── TASK INPUTS
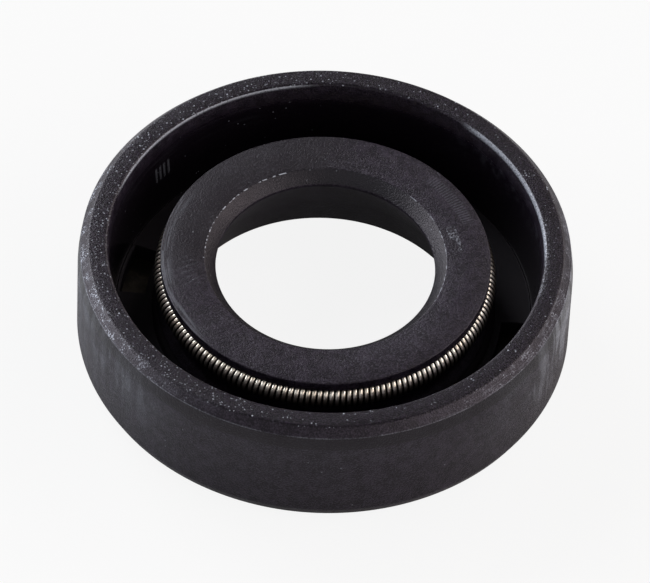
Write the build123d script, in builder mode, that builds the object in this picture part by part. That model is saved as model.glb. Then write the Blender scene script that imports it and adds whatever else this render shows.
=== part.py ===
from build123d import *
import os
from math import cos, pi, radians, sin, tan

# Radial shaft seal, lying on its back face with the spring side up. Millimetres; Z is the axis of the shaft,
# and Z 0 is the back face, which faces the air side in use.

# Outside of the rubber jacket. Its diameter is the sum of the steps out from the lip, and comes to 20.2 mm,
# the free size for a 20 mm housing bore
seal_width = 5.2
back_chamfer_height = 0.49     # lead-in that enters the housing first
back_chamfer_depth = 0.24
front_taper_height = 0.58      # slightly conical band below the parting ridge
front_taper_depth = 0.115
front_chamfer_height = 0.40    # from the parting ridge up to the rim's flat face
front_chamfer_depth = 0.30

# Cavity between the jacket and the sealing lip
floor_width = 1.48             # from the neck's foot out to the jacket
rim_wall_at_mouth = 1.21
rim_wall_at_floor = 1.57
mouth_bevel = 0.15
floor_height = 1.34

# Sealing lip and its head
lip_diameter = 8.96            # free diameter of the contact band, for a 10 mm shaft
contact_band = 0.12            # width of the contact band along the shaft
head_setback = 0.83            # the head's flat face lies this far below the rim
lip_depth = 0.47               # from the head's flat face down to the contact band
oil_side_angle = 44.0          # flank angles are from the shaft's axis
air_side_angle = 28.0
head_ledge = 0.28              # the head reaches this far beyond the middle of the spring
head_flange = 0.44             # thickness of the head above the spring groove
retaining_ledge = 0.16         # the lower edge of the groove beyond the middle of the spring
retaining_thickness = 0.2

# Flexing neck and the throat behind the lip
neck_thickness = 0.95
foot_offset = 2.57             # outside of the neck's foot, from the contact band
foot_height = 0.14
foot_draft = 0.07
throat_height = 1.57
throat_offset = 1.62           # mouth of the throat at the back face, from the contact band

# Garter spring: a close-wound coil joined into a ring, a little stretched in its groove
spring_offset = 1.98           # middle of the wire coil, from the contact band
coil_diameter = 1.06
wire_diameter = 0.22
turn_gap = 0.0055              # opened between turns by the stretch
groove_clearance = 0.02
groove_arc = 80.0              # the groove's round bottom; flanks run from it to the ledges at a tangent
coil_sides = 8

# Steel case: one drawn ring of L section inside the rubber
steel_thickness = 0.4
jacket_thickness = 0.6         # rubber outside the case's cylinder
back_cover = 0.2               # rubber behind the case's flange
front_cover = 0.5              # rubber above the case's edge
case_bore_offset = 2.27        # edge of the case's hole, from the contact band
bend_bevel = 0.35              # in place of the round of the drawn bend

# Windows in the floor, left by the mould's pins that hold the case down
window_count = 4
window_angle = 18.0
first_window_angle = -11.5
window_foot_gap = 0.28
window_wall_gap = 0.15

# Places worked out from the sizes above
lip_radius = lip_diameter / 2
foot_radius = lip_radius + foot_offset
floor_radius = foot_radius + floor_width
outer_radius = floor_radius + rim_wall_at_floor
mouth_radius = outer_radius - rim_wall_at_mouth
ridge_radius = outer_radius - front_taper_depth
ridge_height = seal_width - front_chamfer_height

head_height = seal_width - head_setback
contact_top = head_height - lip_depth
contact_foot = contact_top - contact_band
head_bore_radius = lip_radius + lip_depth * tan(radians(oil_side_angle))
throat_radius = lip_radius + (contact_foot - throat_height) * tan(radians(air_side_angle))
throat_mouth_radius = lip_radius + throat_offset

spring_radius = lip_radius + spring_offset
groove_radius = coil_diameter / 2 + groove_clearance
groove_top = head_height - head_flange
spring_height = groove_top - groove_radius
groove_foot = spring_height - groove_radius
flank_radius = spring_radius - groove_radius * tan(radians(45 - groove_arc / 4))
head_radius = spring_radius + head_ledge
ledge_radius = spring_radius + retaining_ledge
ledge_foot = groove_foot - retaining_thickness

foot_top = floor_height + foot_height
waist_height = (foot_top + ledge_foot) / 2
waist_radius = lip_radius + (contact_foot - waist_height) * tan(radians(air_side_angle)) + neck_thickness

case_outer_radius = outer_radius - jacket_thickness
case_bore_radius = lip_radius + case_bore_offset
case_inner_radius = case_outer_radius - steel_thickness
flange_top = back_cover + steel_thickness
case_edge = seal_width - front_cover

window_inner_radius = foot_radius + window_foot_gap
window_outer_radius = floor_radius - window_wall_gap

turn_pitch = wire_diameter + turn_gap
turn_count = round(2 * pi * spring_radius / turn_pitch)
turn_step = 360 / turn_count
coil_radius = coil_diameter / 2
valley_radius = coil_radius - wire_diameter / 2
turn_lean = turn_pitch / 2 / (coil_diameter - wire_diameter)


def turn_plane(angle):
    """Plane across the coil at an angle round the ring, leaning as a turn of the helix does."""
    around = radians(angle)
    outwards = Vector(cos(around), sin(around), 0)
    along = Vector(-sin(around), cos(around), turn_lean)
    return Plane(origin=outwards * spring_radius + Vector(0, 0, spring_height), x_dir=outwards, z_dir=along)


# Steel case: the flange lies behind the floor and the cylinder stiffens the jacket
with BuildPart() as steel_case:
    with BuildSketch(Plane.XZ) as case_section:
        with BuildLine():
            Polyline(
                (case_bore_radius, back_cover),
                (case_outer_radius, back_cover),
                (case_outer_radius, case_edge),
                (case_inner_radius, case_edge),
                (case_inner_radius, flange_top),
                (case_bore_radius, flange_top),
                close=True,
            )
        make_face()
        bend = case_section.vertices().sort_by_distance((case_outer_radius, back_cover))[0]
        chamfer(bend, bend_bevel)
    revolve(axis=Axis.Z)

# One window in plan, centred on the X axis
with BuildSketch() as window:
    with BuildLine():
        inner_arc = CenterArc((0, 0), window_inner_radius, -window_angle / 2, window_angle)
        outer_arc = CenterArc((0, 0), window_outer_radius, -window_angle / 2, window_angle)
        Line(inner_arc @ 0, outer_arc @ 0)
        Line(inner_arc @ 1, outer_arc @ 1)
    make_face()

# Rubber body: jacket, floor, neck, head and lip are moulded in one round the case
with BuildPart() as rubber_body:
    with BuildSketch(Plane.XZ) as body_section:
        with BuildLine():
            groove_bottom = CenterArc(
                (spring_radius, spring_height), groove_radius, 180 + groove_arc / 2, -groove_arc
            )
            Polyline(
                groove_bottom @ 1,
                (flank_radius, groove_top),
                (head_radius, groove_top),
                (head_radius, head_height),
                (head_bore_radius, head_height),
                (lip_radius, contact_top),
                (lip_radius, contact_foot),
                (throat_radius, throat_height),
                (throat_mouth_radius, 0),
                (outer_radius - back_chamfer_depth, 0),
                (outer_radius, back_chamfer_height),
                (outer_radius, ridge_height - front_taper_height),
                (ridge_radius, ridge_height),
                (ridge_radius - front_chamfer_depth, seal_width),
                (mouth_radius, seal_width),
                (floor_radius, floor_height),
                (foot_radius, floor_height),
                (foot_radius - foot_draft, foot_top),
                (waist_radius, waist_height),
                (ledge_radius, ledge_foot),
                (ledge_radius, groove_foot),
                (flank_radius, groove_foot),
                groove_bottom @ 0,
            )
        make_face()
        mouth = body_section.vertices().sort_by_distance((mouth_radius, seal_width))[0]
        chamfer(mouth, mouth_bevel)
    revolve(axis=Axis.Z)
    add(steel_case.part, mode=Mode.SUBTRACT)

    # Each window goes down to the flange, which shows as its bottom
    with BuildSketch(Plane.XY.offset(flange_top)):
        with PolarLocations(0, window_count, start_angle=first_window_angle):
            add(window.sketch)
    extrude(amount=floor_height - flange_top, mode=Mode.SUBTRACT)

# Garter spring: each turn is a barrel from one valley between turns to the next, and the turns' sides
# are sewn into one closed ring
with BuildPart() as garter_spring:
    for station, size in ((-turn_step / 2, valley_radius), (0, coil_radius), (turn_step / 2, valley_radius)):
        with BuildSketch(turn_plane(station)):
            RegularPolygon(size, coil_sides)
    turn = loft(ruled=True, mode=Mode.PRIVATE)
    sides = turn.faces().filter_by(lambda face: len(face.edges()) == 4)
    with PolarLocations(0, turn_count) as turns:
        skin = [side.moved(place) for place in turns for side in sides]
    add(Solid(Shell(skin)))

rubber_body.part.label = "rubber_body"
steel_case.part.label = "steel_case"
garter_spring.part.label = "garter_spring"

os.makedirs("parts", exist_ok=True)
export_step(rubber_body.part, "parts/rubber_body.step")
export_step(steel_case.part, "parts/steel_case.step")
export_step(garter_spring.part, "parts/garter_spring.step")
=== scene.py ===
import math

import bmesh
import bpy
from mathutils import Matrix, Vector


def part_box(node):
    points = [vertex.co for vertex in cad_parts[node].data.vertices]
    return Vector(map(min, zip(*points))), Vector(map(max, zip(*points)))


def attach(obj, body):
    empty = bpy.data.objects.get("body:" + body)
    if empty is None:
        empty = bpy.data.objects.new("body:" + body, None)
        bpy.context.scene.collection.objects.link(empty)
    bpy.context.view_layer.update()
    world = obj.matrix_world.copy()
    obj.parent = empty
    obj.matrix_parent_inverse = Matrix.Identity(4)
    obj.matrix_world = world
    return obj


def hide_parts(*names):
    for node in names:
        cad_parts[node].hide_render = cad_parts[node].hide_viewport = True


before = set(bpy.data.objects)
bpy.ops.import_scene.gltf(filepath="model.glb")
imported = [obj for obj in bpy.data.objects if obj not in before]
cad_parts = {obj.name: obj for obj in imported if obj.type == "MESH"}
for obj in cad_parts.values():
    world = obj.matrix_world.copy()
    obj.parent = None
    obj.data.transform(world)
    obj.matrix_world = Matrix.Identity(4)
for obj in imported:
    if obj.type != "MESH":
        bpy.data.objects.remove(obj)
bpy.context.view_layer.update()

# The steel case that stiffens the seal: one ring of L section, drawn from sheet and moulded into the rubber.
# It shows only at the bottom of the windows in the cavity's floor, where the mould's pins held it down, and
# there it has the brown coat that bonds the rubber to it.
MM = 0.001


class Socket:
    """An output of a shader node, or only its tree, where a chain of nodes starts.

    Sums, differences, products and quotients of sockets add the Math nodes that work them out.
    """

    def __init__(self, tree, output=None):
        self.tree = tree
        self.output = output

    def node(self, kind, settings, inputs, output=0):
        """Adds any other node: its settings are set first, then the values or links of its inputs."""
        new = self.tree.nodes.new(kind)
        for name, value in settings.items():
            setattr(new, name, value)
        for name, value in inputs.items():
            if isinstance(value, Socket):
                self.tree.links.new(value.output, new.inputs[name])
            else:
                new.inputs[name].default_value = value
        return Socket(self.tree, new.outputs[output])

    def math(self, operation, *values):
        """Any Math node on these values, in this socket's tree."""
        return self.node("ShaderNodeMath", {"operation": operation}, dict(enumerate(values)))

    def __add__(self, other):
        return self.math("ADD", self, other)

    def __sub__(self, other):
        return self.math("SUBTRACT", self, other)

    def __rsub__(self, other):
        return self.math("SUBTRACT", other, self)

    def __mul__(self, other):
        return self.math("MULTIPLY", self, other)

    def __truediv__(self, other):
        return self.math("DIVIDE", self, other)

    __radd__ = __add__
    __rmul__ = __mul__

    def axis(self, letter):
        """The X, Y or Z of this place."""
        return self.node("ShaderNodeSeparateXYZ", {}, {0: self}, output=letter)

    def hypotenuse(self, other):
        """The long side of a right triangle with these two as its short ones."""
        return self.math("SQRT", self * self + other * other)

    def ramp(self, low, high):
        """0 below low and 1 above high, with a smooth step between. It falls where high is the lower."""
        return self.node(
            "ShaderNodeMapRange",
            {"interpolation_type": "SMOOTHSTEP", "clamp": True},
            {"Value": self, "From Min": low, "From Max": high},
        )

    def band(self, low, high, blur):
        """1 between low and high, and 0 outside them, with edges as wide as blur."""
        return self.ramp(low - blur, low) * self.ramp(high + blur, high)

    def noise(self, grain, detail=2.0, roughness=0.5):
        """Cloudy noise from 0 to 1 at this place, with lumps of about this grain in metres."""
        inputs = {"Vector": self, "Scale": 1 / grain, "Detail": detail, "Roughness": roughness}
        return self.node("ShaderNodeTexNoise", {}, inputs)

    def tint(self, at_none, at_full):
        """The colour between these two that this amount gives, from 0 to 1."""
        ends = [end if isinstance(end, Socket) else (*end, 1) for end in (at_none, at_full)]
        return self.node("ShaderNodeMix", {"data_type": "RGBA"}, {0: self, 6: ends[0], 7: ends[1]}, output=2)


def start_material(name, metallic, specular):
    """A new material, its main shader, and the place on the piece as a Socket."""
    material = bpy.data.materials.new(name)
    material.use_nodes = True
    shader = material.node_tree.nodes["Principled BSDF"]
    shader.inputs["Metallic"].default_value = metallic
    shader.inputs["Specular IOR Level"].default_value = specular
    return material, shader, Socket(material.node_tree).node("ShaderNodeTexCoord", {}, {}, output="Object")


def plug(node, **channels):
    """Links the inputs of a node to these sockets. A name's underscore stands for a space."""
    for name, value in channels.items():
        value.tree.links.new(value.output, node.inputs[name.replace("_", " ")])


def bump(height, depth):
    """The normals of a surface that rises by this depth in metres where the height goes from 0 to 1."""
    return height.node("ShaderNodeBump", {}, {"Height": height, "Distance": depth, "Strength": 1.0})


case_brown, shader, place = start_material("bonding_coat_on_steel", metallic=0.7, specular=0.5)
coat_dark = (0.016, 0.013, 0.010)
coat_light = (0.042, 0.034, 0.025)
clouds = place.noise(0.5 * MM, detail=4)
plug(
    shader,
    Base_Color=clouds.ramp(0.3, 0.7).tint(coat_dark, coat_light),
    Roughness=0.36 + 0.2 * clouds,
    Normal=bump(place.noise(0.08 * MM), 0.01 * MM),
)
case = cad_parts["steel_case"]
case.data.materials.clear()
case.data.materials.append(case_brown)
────
── TASK INPUTS
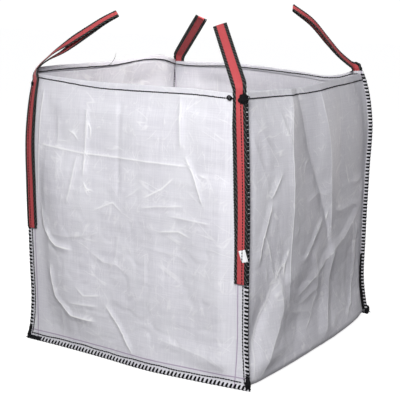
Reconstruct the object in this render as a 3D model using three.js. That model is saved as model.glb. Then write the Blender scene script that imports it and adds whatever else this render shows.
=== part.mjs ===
────
Your task is to retype the entries verbatim, starting with the line that holds "Write the build123d" and stopping after the line that holds "floor_height = 1.34".

Write the build123d script, in builder mode, that builds the object in this picture part by part. That model is saved as model.glb. Then write the Blender scene script that imports it and adds whatever else this render shows.
=== part.py ===
from build123d import *
import os
from math import cos, pi, radians, sin, tan

# Radial shaft seal, lying on its back face with the spring side up. Millimetres; Z is the axis of the shaft,
# and Z 0 is the back face, which faces the air side in use.

# Outside of the rubber jacket. Its diameter is the sum of the steps out from the lip, and comes to 20.2 mm,
# the free size for a 20 mm housing bore
seal_width = 5.2
back_chamfer_height = 0.49     # lead-in that enters the housing first
back_chamfer_depth = 0.24
front_taper_height = 0.58      # slightly conical band below the parting ridge
front_taper_depth = 0.115
front_chamfer_height = 0.40    # from the parting ridge up to the rim's flat face
front_chamfer_depth = 0.30

# Cavity between the jacket and the sealing lip
floor_width = 1.48             # from the neck's foot out to the jacket
rim_wall_at_mouth = 1.21
rim_wall_at_floor = 1.57
mouth_bevel = 0.15
floor_height = 1.34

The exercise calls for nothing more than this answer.